GIVEN PROBLEM
Print, exactly as they stand, the lines from the start of the listing to the line containing "const potCornerRadius = 8;", inclusive.
* begin *
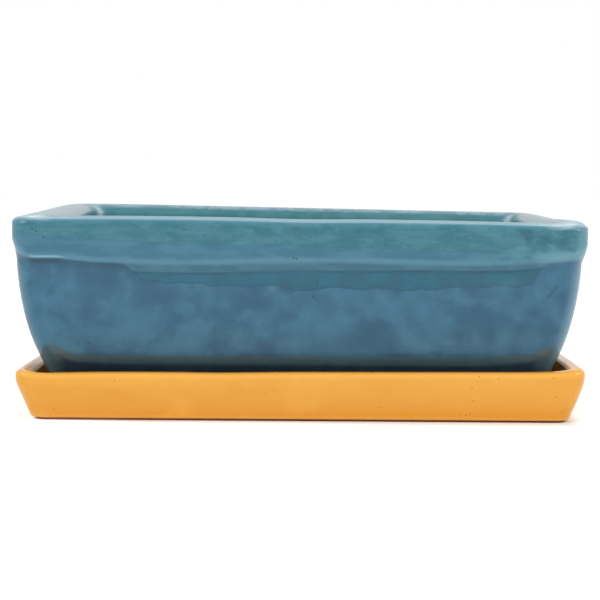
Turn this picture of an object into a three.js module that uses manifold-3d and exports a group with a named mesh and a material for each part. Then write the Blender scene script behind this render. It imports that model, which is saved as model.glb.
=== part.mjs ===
// A rectangular glazed stoneware planter that stands loose in its own drip tray.
// Millimetres, +Z up. The origin is the middle of the surface that the tray stands on.

import * as THREE from 'three';
import { mergeVertices } from 'three/addons/utils/BufferGeometryUtils.js';
import Module from 'manifold-3d';

// Pot, overall
const potLength = 254;
const potWidth = 152;
const potHeight = 83;
const potCornerRadius = 8;

// Pot, rim and the raised band round it
const rimWidth = 17;
const rimOuterRadius = 4;
const rimInnerRadius = 4.5;
const bandHeight = 17.8;
const bandStep = 2.1;
const bandSlopeHeight = 4;
const bandEdgeRadius = 4;
const bandCoveRadius = 6;

// Pot, bowed sides, wall and floor
const sideTaper = 16.1;
const crownDrop = 17.9;
const potWall = 9;
const potFloor = 9;
const baseEdgeRadius = 2;
const floorFilletRadius = 8;

// Pot, foot ring with its drain notches, and the drain holes
const footHeight = 3;
const footSetback = 2;
const footWidth = 9;
const footEdgeRadius = 0.8;
const notchWidth = 14;
const notchHeight = 2.5;
const notchSpacing = 76;
const drainDiameter = 12;
const drainSpacing = 66;
const drainCount = 3;

// Tray
const trayHeight = 23.5;
const trayWall = 7;
const trayFloor = 7;
const trayCornerRadius = 6;
const trayFlare = 6;
const trayLipHeight = 5.4;
const trayBendRadius = 15;
const trayRimRadius = 2;
const trayBottomRadius = 1.2;
const trayFilletRadius = 3;
const trayFootHeight = 1;
const trayFootSetback = 1.5;
const trayFootWidth = 12;
const trayFootEdgeRadius = 0.4;

// Clearances between the two pieces
const moatWidth = 4.4;
const seatGap = 0.3;

// Glazes
const tealGlaze = 0x47758a;
const amberGlaze = 0xeaa148;
const glazeRoughness = 0.12;

// Facets
const cornerSteps = 6;
const degreesPerFacet = 15;
const bowFacets = 10;
const drainFacets = 32;

const wasm = await Module();
wasm.setup();

// A profile is drawn in a plane where x is the distance inwards from the outline and y is the height.
const at = (inset, z, radius = 0) => ({ tip: new THREE.Vector2(inset, z), radius });

// Points along an arc. The two angles say which way it turns.
function arc(centre, radius, from, to, facets) {
  const degrees = THREE.MathUtils.radToDeg(Math.abs(to - from));
  const curve = new THREE.EllipseCurve(centre.x, centre.y, radius, radius, from, to, to < from);
  return curve.getPoints(facets ?? Math.max(2, Math.ceil(degrees / degreesPerFacet)));
}

// Turns corners into points. A corner with a radius becomes an arc that touches both of its
// neighbours, and takes up no more than half of either side.
function rounded(corners) {
  return corners.flatMap(({ tip, radius }, i) => {
    if (radius === 0) return [tip];
    const back = corners[i - 1].tip.clone().sub(tip);
    const ahead = corners[i + 1].tip.clone().sub(tip);
    const halfAngle = Math.acos(back.dot(ahead) / (back.length() * ahead.length())) / 2;
    const reach = Math.min(radius / Math.tan(halfAngle), back.length() / 2, ahead.length() / 2);
    const start = tip.clone().add(back.setLength(reach));
    const end = tip.clone().add(ahead.setLength(reach));
    const centre = tip.clone().add(back.add(ahead).setLength(reach / Math.cos(halfAngle)));
    const from = start.clone().sub(centre).angle();
    const turn = end.clone().sub(centre).angle() - from;
    const shortTurn = turn - 2 * Math.PI * Math.round(turn / (2 * Math.PI));
    return arc(centre, start.distanceTo(centre), from, from + shortTurn);
  });
}

// One level of a body: a rounded rectangle, drawn in from the outline by the inset.
function ring(outline, inset, z) {
  const points = [];
  for (let quarter = 0; quarter < 4; quarter += 1) {
    const alongX = quarter === 0 || quarter === 3 ? 1 : -1;
    const alongY = quarter < 2 ? 1 : -1;
    const x = alongX * (outline.length / 2 - inset - outline.corner);
    const y = alongY * (outline.width / 2 - inset - outline.corner);
    for (let step = 0; step <= cornerSteps; step += 1) {
      const angle = (quarter + step / cornerSteps) * Math.PI / 2;
      points.push([x + outline.corner * Math.cos(angle), y + outline.corner * Math.sin(angle), z]);
    }
  }
  return points;
}

// Carries a profile round an outline. The profile starts under the floor, runs outwards, up
// the wall, over the rim and down inside, and flat faces close its first and last rings.
function vessel(profile, outline) {
  const apart = 0.01;
  const distinct = profile.filter((point, i) => i === 0 || point.distanceTo(profile[i - 1]) > apart);
  const rings = distinct.map((point) => ring(outline, point.x, point.y));
  const count = rings[0].length;
  const indices = [];
  for (let level = 0; level < rings.length - 1; level += 1) {
    for (let i = 0; i < count; i += 1) {
      const next = (i + 1) % count;
      const here = level * count;
      const after = here + count;
      indices.push(here + i, here + next, after + next);
      indices.push(here + i, after + next, after + i);
    }
  }
  const last = (rings.length - 1) * count;
  for (let i = 1; i < count - 1; i += 1) {
    indices.push(0, i + 1, i);
    indices.push(last, last + i, last + i + 1);
  }
  const geometry = new THREE.BufferGeometry();
  geometry.setAttribute('position', new THREE.Float32BufferAttribute(rings.flat(2), 3));
  geometry.setIndex(indices);
  return geometry;
}

// A closed body, ready for cutting.
function solid(geometry) {
  geometry.deleteAttribute('normal');
  geometry.deleteAttribute('uv');
  const merged = mergeVertices(geometry);
  return new wasm.Manifold(new wasm.Mesh({
    numProp: 3,
    vertProperties: new Float32Array(merged.attributes.position.array),
    triVerts: new Uint32Array(merged.index.array),
  }));
}

function geometryOf(body) {
  const mesh = body.getMesh();
  const geometry = new THREE.BufferGeometry();
  geometry.setAttribute('position', new THREE.BufferAttribute(mesh.vertProperties, 3));
  geometry.setIndex(new THREE.BufferAttribute(mesh.triVerts, 1));
  return geometry;
}

// The pot's side is bowed: part of a circle that stands upright at the crown, behind the
// band, and has drawn in by the taper where it reaches the underside.
const crown = potHeight - crownDrop;
const bowHeight = crown - footHeight;
const bowRadius = (bowHeight ** 2 + sideTaper ** 2) / (2 * sideTaper);
const bowCentre = new THREE.Vector2(bandStep + bowRadius, crown);
const sideInset = (z) => bowCentre.x - Math.sqrt(bowRadius ** 2 - (crown - z) ** 2);

// An arc that blends a bowed face, from its inner side, into a level one: its centre, and
// the angle at which it leaves the bow.
function blendToLevel(faceRadius, level, blendRadius) {
  const drop = crown - level - blendRadius;
  const reach = faceRadius - blendRadius;
  const centre = new THREE.Vector2(bowCentre.x - Math.sqrt(reach ** 2 - drop ** 2), level + blendRadius);
  return { centre, angle: Math.PI + Math.asin(drop / reach) };
}

// Where the bow meets the underside, and where the foot ring stands under it.
const straightDown = 1.5 * Math.PI;
const baseEdge = blendToLevel(bowRadius, footHeight, baseEdgeRadius);
const potFloorTop = footHeight + potFloor;

function footProfile() {
  const outside = baseEdge.centre.x + footSetback;
  const inside = outside + footWidth;
  return rounded([
    at(inside, footHeight),
    at(inside, 0, footEdgeRadius),
    at(outside, 0, footEdgeRadius),
    at(outside, footHeight),
  ]);
}

// Underside, bowed side, cove under the band, band, rim, and the rim's inner face.
function outerProfile() {
  const bandFoot = potHeight - bandHeight;
  const bandCove = bandFoot - bandSlopeHeight;
  const bowTop = bandCove - bandCoveRadius;
  const bowTopAngle = Math.PI + Math.asin((crown - bowTop) / bowRadius);
  return [
    ...arc(baseEdge.centre, baseEdgeRadius, straightDown, baseEdge.angle),
    ...arc(bowCentre, bowRadius, baseEdge.angle, bowTopAngle, bowFacets),
    ...rounded([
      at(sideInset(bowTop), bowTop),
      at(bandStep, bandCove, bandCoveRadius),
      at(0, bandFoot, bandEdgeRadius),
      at(0, potHeight, rimOuterRadius),
      at(rimWidth, potHeight, rimInnerRadius),
      at(rimWidth, crown),
    ]),
  ];
}

// Inside, the wall drops straight from the rim until only its own thickness is left, and
// keeps that thickness along the bow, down to the rounded edge of the floor.
function innerProfile() {
  const innerBow = bowRadius - potWall;
  const straightDrop = Math.sqrt(Math.max(0, innerBow ** 2 - (bowCentre.x - rimWidth) ** 2));
  const straightEnd = Math.PI + Math.asin(straightDrop / innerBow);
  const floorEdge = blendToLevel(innerBow, potFloorTop, floorFilletRadius);
  return [
    ...arc(bowCentre, innerBow, straightEnd, floorEdge.angle, bowFacets),
    ...arc(floorEdge.centre, floorFilletRadius, floorEdge.angle, straightDown),
  ];
}

function drainHole(x) {
  const depth = 2 * potFloorTop;
  const hole = new THREE.CylinderGeometry(drainDiameter / 2, drainDiameter / 2, depth, drainFacets);
  hole.rotateX(Math.PI / 2);
  hole.translate(x, 0, potFloorTop / 2);
  return solid(hole);
}

// A notch across the pot, through the foot ring's front and back runs.
function footNotch(x) {
  const notch = new THREE.BoxGeometry(notchWidth, potWidth, 2 * notchHeight);
  notch.translate(x, 0, 0);
  return solid(notch);
}

function planterPot() {
  const outline = { length: potLength, width: potWidth, corner: potCornerRadius };
  const profile = [...footProfile(), ...outerProfile(), ...innerProfile()];
  let body = solid(vessel(profile, outline));
  for (let i = 0; i < drainCount; i += 1) {
    body = body.subtract(drainHole((i - (drainCount - 1) / 2) * drainSpacing));
  }
  for (const side of [-1, 1]) {
    body = body.subtract(footNotch(side * notchSpacing / 2));
  }
  return geometryOf(body);
}

// The pot's foot stands on the tray's floor. The tray's wall is set out from the pot: they
// are one moat's width apart where the pot passes the tray's rim.
const trayFloorTop = trayFootHeight + trayFloor;
const seat = trayFloorTop + seatGap;
const trayInset = sideInset(trayHeight - seat) - moatWidth - trayWall;

// Foot, flared wall that turns upright near its top, rim, and the same wall inside.
function trayProfile() {
  const footOutside = trayFlare + trayFootSetback;
  const footInside = footOutside + trayFootWidth;
  const bend = trayHeight - trayLipHeight;
  const slope = Math.atan(trayFlare / (bend - trayFootHeight));
  const innerBend = bend + trayWall * Math.tan(slope / 2);
  const floorEdge = trayWall + (innerBend - trayFloorTop) * Math.tan(slope);
  return rounded([
    at(footInside, trayFootHeight),
    at(footInside, 0, trayFootEdgeRadius),
    at(footOutside, 0, trayFootEdgeRadius),
    at(footOutside, trayFootHeight),
    at(trayFlare, trayFootHeight, trayBottomRadius),
    at(0, bend, trayBendRadius),
    at(0, trayHeight, trayRimRadius),
    at(trayWall, trayHeight, trayRimRadius),
    at(trayWall, innerBend, trayBendRadius - trayWall),
    at(floorEdge, trayFloorTop, trayFilletRadius),
    at(2 * floorEdge, trayFloorTop),
  ]);
}

function dripTray() {
  const outline = {
    length: potLength - 2 * trayInset,
    width: potWidth - 2 * trayInset,
    corner: trayCornerRadius,
  };
  return geometryOf(solid(vessel(trayProfile(), outline)));
}

function piece(name, geometry, colour) {
  const finish = { color: colour, roughness: glazeRoughness, metalness: 0 };
  const mesh = new THREE.Mesh(geometry, new THREE.MeshStandardMaterial(finish));
  mesh.name = name;
  return mesh;
}

const planter = new THREE.Group();
planter.name = 'planter';

const tray = piece('drip_tray', dripTray(), amberGlaze);
planter.add(tray);

const pot = piece('planter_pot', planterPot(), tealGlaze);
pot.position.z = seat;
planter.add(pot);

export default planter;
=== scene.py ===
# A rectangular glazed planter that stands loose in its own drip tray, on a white studio floor.
# Shapes and the patterns of their glazes are worked out in millimetres in the planter's frame.
# The shapes become metres in their meshes. The studio is set out in metres.

import math

import bmesh
import bpy
import numpy as np
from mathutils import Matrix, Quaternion, Vector


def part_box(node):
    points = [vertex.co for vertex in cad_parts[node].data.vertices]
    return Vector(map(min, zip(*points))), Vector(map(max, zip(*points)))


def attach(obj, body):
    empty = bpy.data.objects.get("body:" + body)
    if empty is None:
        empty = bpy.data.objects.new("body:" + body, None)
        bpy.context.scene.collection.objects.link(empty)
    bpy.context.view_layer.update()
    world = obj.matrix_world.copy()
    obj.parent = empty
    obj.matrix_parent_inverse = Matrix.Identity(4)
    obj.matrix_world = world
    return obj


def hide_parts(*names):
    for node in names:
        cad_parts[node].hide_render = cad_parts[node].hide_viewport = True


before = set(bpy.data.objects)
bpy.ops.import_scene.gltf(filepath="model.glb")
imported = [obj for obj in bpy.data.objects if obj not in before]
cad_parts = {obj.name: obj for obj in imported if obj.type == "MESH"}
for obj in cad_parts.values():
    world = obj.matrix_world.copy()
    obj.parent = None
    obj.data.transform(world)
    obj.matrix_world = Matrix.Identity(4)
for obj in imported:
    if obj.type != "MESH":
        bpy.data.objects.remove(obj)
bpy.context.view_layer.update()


# Drip tray: one piece of red clay pressed in a mould, with a flat floor and a flared wall that
# turns upright below its rim. It is dipped in a yellow-orange glaze all over but for its low
# foot, which is wiped bare so that it doesn't stick to the kiln shelf. It stands on the floor.

def rounded_path(corners, turn=9.0):
    """A path of straight stretches whose corners are arcs. A corner is (inset, height, radius).
    Its arc touches both stretches at radius / tan(half the angle between them) from the tip,
    or at half the shorter stretch if that is less."""
    path = []
    for i, (inset, height, radius) in enumerate(corners):
        tip = np.array([inset, height], float)
        if radius == 0:
            path.append(tip[None])
            continue
        back = np.array(corners[i - 1][:2]) - tip
        ahead = np.array(corners[i + 1][:2]) - tip
        longest = min(np.hypot(*back), np.hypot(*ahead)) / 2
        back, ahead = back / np.hypot(*back), ahead / np.hypot(*ahead)
        half = math.acos(np.clip(back @ ahead, -1, 1)) / 2
        reach = min(radius / math.tan(half), longest)
        middle = tip + (back + ahead) / np.hypot(*(back + ahead)) * reach / math.cos(half)
        path.append(arc_between(middle, tip + back * reach, tip + ahead * reach, turn))
    return np.vstack(path)


def arc_between(middle, start, end, turn=9.0):
    """The shorter way round a circle from start to end, in steps of at most turn degrees."""
    first = math.atan2(*(start - middle)[::-1])
    swing = (math.atan2(*(end - middle)[::-1]) - first + math.pi) % (2 * math.pi) - math.pi
    steps = max(2, math.ceil(abs(math.degrees(swing)) / turn))
    angle = first + swing * np.linspace(0, 1, steps + 1)
    return middle + np.hypot(*(start - middle)) * np.stack([np.cos(angle), np.sin(angle)], 1)


def filled(path, stride):
    """The path with points added where they lie more than stride apart, and none doubled."""
    too_close = 0.02
    path = path[np.append(True, np.hypot(*np.diff(path, axis=0).T) > too_close)]
    step = np.diff(path, axis=0)
    parts = np.maximum(1, np.ceil(np.hypot(*step.T) / stride)).astype(int)
    start = np.repeat(np.arange(len(parts)), parts)
    share = (np.arange(len(start)) - np.repeat(np.cumsum(parts) - parts, parts)) / parts[start]
    return np.vstack([path[start] + share[:, None] * step[start], path[-1:]])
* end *
RESPONSE
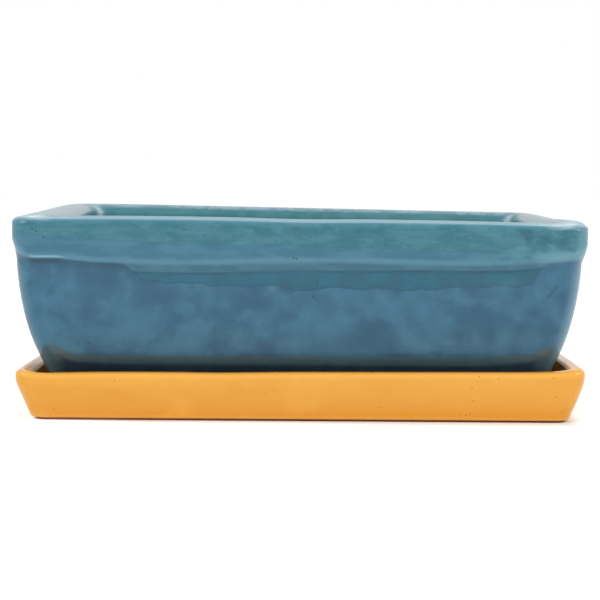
Turn this picture of an object into a three.js module that uses manifold-3d and exports a group with a named mesh and a material for each part. Then write the Blender scene script behind this render. It imports that model, which is saved as model.glb.
=== part.mjs ===
// A rectangular glazed stoneware planter that stands loose in its own drip tray.
// Millimetres, +Z up. The origin is the middle of the surface that the tray stands on.

import * as THREE from 'three';
import { mergeVertices } from 'three/addons/utils/BufferGeometryUtils.js';
import Module from 'manifold-3d';

// Pot, overall
const potLength = 254;
const potWidth = 152;
const potHeight = 83;
const potCornerRadius = 8;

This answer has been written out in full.